Fig. 3.9 When glucose is burned, heat is released, and the atoms become more disordered, showing increasing entropy. The fact that wood will burn but not form spontaneously is an example of the second law of thermodynamics.
Fig. 3.11 Breaking down some of the glucose to provide additional chemical energy, producers combine the remaining glucose with certain nutrients from the soil to form
other complex organic molecules that the producers then use for growth.
Fig. 3.13 Only a small portion of ingested food is used for growth and repair. A larger amount is used in cell respiration to provide energy.
IV. Principles of Ecosystem Function and Energy Flow in Ecosystems

A. Energy Source

1. The ultimate source of energy on our planet:  the sun.

2. The first basic principle of ecosystem sustainability: "For sustainability,
ecosystems use sunlight as their source of energy.'
Our planet is sustainable as long as the sun exists. Ecosystems do not use
energy at a faster rate than that available from the sun. (The same cannot
be said for humans because of our rate of fossil fuel consumption.)
Fig. 3.15 This figure shows energy flow through Trophic Levels in a Grazing Food Web. Each trophic level is represented as biomass boxes and  the pathways taken by the energy flow are indicated with arrows.
B. Nutrient Cycles:

Energy flows but nutrients cycle. The molecules in an organism will eventually be found in another organism.

1. Carbon Cycle: Changing the location of this element is the primary issue in global
warming. We are moving carbon from where it has been stored (fossil fuels) to the
atmosphere, where it acts to reduce the amount of heat reradiated to space.
·The rate of movement (flows) between pools can be slow or fast depending
  upon the nature of the pool.
Fig. 3.16 Boxes in the figure refer to pools of carbon, and arrows refer to the movement, or fluxes, of carbon from one pool to another.
2. Phosphorus Cycle: Changing the location of this element is one of the primary
reasons for the increased nutrient load in aquatic ecosystems.

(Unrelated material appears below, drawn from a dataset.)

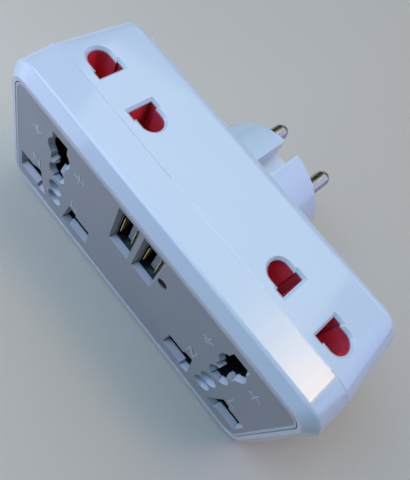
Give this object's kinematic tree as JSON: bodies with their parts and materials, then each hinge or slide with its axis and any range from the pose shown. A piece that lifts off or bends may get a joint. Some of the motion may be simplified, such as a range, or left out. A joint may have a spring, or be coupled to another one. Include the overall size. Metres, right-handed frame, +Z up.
{
  "type": "multi socket adapter",
  "caption": "Plug-in mains adapter: a long white housing with universal sockets and charging ports in a grey front, two-pin slots on top and a round two-pin plug behind.",
  "frame": {"origin": "on the surface it rests on, midway between the front rim and the tips of the plug's pins, in the middle of its length", "axes": "+X along the housing, -Y out of the front panel, +Y along the plug's pins, +Z up"},
  "size_m": [0.1052, 0.0676, 0.0495],
  "materials": {
    "white_shell": "glossy moulded",
    "grey_panel": "satin, finely grained",
    "red_moulding": "moulded",
    "dark_moulding": "moulded",
    "brass": "rolled strip",
    "plated_steel": "nickel plated, turned",
    "port_steel": "plated sheet",
    "port_plastic": "moulded",
    "contact_gold": "gold flashed",
    "indicator_red": "tinted lens, unlit",
    "board": "varnished laminate",
    "can_sleeve": "shrunk sleeve",
    "screw_steel": "zinc plated",
    "ferrite": "sintered",
    "winding_tape": "polyester tape"
  },
  "bodies": {
    "root": {"capacitors": "can_sleeve", "case_screws": "screw_steel", "contact_carrier_left": "dark_moulding", "contact_carrier_right": "dark_moulding", "earth_clip_left": "brass", "earth_clip_right": "brass", "earth_strip": "brass", "front_cover": "white_shell", "front_panel": "grey_panel", "indicator_legs": "plated_steel", "indicator_lens": "indicator_red", "live_clip_left": "brass", "live_clip_right": "brass", "live_pin": "plated_steel", "live_strip": "brass", "neutral_clip_left": "brass", "neutral_clip_right": "brass", "neutral_pin": "plated_steel", "neutral_strip": "brass", "pin_guide_left": "red_moulding", "pin_guide_right": "red_moulding", "pin_retainer": "dark_moulding", "port_board": "board", "port_contacts_left": "contact_gold", "port_contacts_right": "contact_gold", "port_shell_left": "port_steel", "port_shell_right": "port_steel", "port_tongue_left": "port_plastic", "port_tongue_right": "port_plastic", "rear_case": "white_shell", "top_live_clip_left": "brass", "top_live_clip_right": "brass", "top_neutral_clip_left": "brass", "top_neutral_clip_right": "brass", "transformer_core": "ferrite", "transformer_winding": "winding_tape"}
  },
  "joints": []
}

We move phosphorus
from where it has been concentrated, e.g., in guano, and deposit it on soil (or in
consumer products), where it is released to water.
·The rate of movement (flows) between pools can be slow or fast depending
  upon the nature of the pool.
Fig. 3.17 This figure shows the movement of phosphates through an ecosystem.

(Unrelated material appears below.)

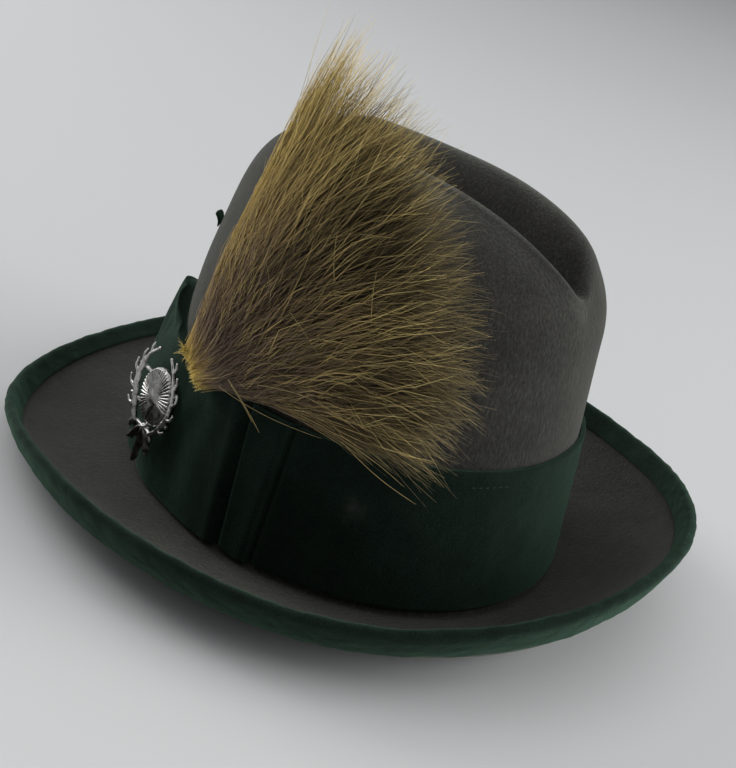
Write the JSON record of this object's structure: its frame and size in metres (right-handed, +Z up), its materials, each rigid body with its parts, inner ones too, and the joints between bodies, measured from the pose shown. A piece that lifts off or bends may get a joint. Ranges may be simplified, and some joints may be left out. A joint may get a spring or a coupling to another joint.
{
  "type": "fedora",
  "caption": "Felt fedora with a creased crown, curled bound brim, wide pleated cloth band, fan of brush hair and round metal pin, to be worn on the head.",
  "frame": {"origin": "middle of the overall box, on the plane that the brim rests on", "axes": "+Z up through the crown, -Y the way the wearer looks, +X the wearer's left"},
  "size_m": [0.2758, 0.3022, 0.2059],
  "materials": {
    "felt": "matt brushed felt",
    "cloth": "matt wool cloth",
    "hair": "stiff hair with light tips",
    "pin_metal": "polished with dark recesses"
  },
  "bodies": {
    "root": {"felt_body": "felt", "brim_binding": "cloth", "hat_band": "cloth", "hair_brush": "hair", "hat_pin": "pin_metal", "front_tab": "cloth"}
  },
  "joints": []
}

3. Nitrogen Cycle: Changing the location of this element is the other reason for the
increased nutrient load in aquatic ecosystems. (Nitrogen and phosphorus are limiting
factors in aquatic ecosystems.)
·The rate of movement (flows) between pools can be slow or fast depending
  upon the nature of the pool.
·The flow of nutrients into Chesapeake Bay (primarily nitrogen) has been
  cited as the primary reason for the outbreak of Physteria.
Fig 3.18 This figure shows the movement of nitrogen through an ecosystem.
4. The second basic principle of ecosystem sustainability:

" For sustainability, ecosystems dispose of wastes and replenish nutrients by recycling all elements."
Fig. 3.20 Arranging organisms by feeding relationships and depicting the energy and nutrient inputs and outputs of each relationship show a continuous recycling of nutrients in the ecosystem, a continuous flow of energy through it, and a decrease in biomass.
IV. Implications for Humans

1. Ecosystems are an excellent role model for humans.

2. Some examples of nonsustainable human actions: fossil fuel use, not
returning the nutrients remaining in human sewage to soil, high meat
consumption levels of the industrialized countries, energy use in homes,
consumer goods.
Fig. 3.21 To get one pound of beef requires an expenditure of 16 pounds of feed. Said another way, the grain consumed to support one person eating meat could support 16 persons eating the grains directly.
Fig. 3.22 This figure shows one way nutrient flow in a human society.